Separately filed accounts for a subsidiary, Yelp Ireland Limited, reveal it recorded a €39.5 million loss in 2015 compared to a €11.3 million profit a year earlier due to an impairment charge of €34.3 million and a €5.5 million write-off on the company’s investment in Cityvox SAS, a French online review site.

“The carrying value of the company’s financial assets in some global trading subsidiaries and other items have been adjusted to reflect any impairment due to the cessation of sales and marketing activities, which the company’s subsidiaries are involved in and to bring the assets in line with what the directors believe is its recoverable value,” the directors said in a note included with the Yelp Ireland Limited accounts.

A breakdown of 2015 revenues for Yelp Ireland Limited show €26.7 million in turnover derived from North America with a further €5.8 million from activities in Europe.
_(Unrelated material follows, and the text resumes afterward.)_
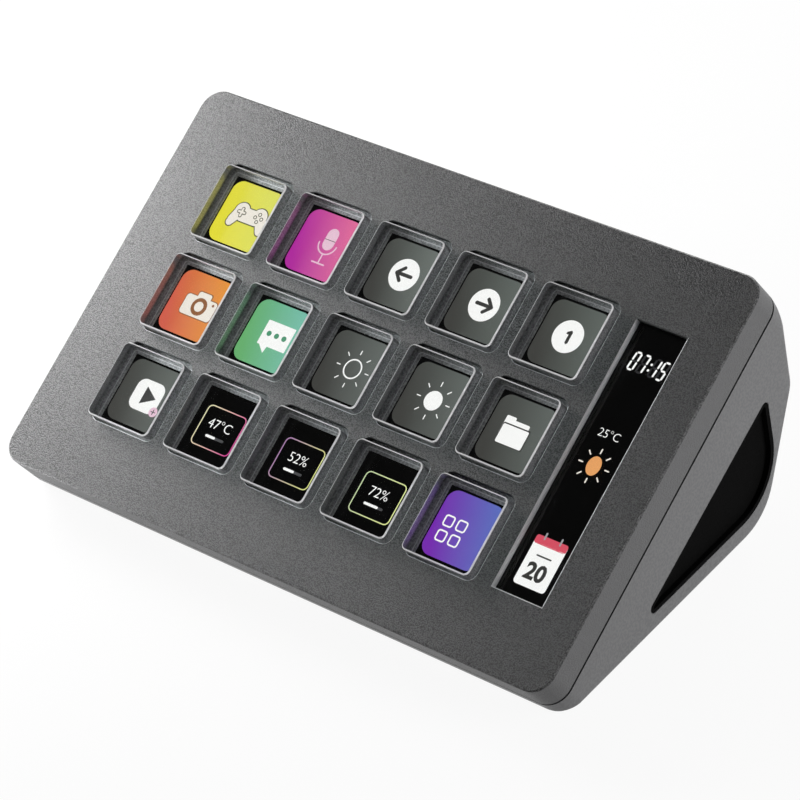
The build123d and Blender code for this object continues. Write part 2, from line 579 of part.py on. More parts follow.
def main():
    os.makedirs("parts", exist_ok=True)
    one_key = key()
    for row, col, x, y in key_places():
        write(f"key_r{row}_c{col}", on_face(Pos(x, y, 0) * one_key))
    for make in (front_cover, strip_lens, strip_gasket, key_mat, contact_film, lcd_panel, lcd_ribbon,
                 lcd_tray, main_board, inlet_cable):
        write(make.__name__, on_face(make()))
    for make in (board_chips, board_sockets):
        write(make.__name__, [on_face(piece) for piece in make()])
    for make in (rear_shell, usb_board, usb_socket, usb_tongue, inlet_plug):
        write(make.__name__, make())
    case_screw = screw(CASE_SCREW_L, SCREW_R, SCREW_HEAD_R, SCREW_HEAD_T)
    case_screw -= cross_recess(SCREW_HEAD_T)
    tray_screw = screw(TRAY_SCREW_L, SCREW_R, SCREW_HEAD_R, SCREW_HEAD_T)
    small_screw = screw(SMALL_SCREW_L, SMALL_R, SMALL_HEAD_R, SMALL_HEAD_T)
    write("case_screws", face_screws(case_screw, case_screw_places(), HEAD_SEAT))
    write("tray_screws", face_screws(tray_screw, tray_screw_places(), TRAY_BOTTOM))
    write("board_screws", face_screws(small_screw, board_screw_places(), BOARD_BOTTOM))
    write("inlet_screws", inlet_screws(small_screw))
    for name, side in (("left", -1), ("right", 1)):
        write(f"side_inlay_{name}", side_inlay(side))
    for name, (x, y) in foot_places().items():
        write(name, foot(x, y))


main()
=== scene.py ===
import json
from math import cos, pi, radians, sin

import bpy
from mathutils import Matrix, Quaternion, Vector


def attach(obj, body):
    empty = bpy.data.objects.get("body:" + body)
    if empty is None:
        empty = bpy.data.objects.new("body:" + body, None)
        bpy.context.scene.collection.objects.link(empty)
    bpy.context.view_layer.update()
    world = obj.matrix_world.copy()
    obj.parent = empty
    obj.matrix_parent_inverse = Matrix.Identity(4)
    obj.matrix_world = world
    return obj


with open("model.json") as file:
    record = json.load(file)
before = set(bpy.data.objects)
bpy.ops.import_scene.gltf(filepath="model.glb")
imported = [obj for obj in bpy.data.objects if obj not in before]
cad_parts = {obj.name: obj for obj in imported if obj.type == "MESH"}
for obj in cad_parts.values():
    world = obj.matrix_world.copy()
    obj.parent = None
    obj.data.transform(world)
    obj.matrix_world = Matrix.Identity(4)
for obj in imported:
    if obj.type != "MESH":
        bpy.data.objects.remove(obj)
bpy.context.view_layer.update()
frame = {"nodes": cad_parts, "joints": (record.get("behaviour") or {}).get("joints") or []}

# A desk keypad with fifteen clear display keys and a strip display, on a wedge-shaped stand.
# Lengths are metres, in the frame's own axes: x right, y to the back, z up from the table. Names that
# end in _MM hold millimetres, and so do all sizes of the flat drawings on the display.
nodes = frame["nodes"]
bpy.ops.object.select_all(action="DESELECT")


# ---- Front cover ----
# Injection-moulded ABS from a spark-eroded tool, left satin with an even grain. The real grain is about
# 0.1 mm; it is drawn coarser, so that it shows. In the openings, the bevels and the walls that face right
# carry a painted highlight, and the bevels and walls on the top sides carry painted shade in black.
MM = 0.001
OUT = -Vector(frame["joints"][0]["axis"]).normalized()   # out of the tilted face, against the keys' travel
RIGHT = Vector((1, 0, 0))                                # along the rows of keys
UP = OUT.cross(RIGHT)                                    # up the face, to its back edge
GRAIN_MM = 0.24
GRAIN_DARK, GRAIN_LIGHT = 0.42, 0.58                     # noise drawn as the darker and the lighter shade
BEVEL_FACING, RIM_SPREAD = cos(pi / 4), 0.06             # how far a bevel faces out, and give or take
WALL_FACING = 0.3                                        # what faces out less than this is a wall
# walls facing right past RIGHT_WALL_FACING get a painted highlight; bevels and walls facing down the face
# past UPPER_FACING get painted shade
RIGHT_WALL_FACING, UPPER_FACING = 0.9, -0.3
RIM_KEEP_OFF_MM = 3.0                                    # the face's own outer edge keeps its texture


def reach(node, way):
    """Lowest and highest place that a node reaches along a direction."""
    places = [vertex.co.dot(way) for vertex in nodes[node].data.vertices]
    return min(places), max(places)


def srgb(code):
    """Linear colour of an sRGB hex value."""
    parts = [int(code[i:i + 2], 16) / 255 for i in (1, 3, 5)]
    return [p / 12.92 if p <= 0.04045 else ((p + 0.055) / 1.055) ** 2.4 for p in parts] + [1.0]


def add_node(material, kind, links=None, **settings):
    """Add a shader node with its settings; links gives its sockets values or other nodes' outputs."""
    tree = material.node_tree
    node = tree.nodes.new("ShaderNode" + kind)
    for setting, value in settings.items():
        setattr(node, setting, value)
    for socket, value in (links or {}).items():
        if isinstance(value, bpy.types.NodeSocket):
            tree.links.new(value, node.inputs[socket])
        else:
            node.inputs[socket].default_value = value
    return node


def link(material, output, socket):
    material.node_tree.links.new(output, socket)


def new_material(name, **plain):
    """A material around one Principled shader; plain gives its sockets, with _ for a space."""
    material = bpy.data.materials.new(name)
    material.use_nodes = True
    shader = material.node_tree.nodes["Principled BSDF"]
    for socket, value in plain.items():
        shader.inputs[socket.replace("_", " ")].default_value = value
    return material, shader


def grained(name, dark, light, grain_mm, relief_mm, sparkle=0.0, **plain):
    """Moulded or cast finish: one grain that shifts the colour between two shades and stands in relief.
    With sparkle it roughens and smooths the surface too, by that much each way."""
    made, shader = new_material(name, **plain)
    place = add_node(made, "TexCoord").outputs["Object"]
    noise = add_node(made, "TexNoise", {"Vector": place, "Scale": 1 / (grain_mm * MM), "Detail": 1.0})
    grain = add_node(made, "MapRange", {"Value": noise.outputs["Fac"], "From Min": GRAIN_DARK,
                                        "From Max": GRAIN_LIGHT}).outputs["Result"]
    if sparkle:
        plain_rough = shader.inputs["Roughness"].default_value
        rough = add_node(made, "MapRange", {"Value": grain, "To Min": plain_rough + sparkle,
                                            "To Max": plain_rough - sparkle})
        link(made, rough.outputs["Result"], shader.inputs["Roughness"])
    shade = add_node(made, "Mix", {"Factor": grain, 6: srgb(dark), 7: srgb(light)}, data_type="RGBA")
    relief = add_node(made, "Bump", {"Height": grain, "Distance": relief_mm * MM})
    link(made, shade.outputs[2], shader.inputs["Base Color"])
    link(made, relief.outputs["Normal"], shader.inputs["Normal"])
    return made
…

According to the accounts, Yelp Ireland employed 92 people last year, of which 70 were working in sales and marketing with a further 16 in administration roles and six in engineering jobs. This marks a rise in headcount from 60 in 2014.

Staff costs rose to €5.08 million, as against €3.65 million a year earlier with directors’ emoluments totalling €241,567 versus €123,750 in 2014.

The amount owed by Yelp Ireland to group companies fell to €3.58 million in 2015 compared to €16.5 million in the prior year.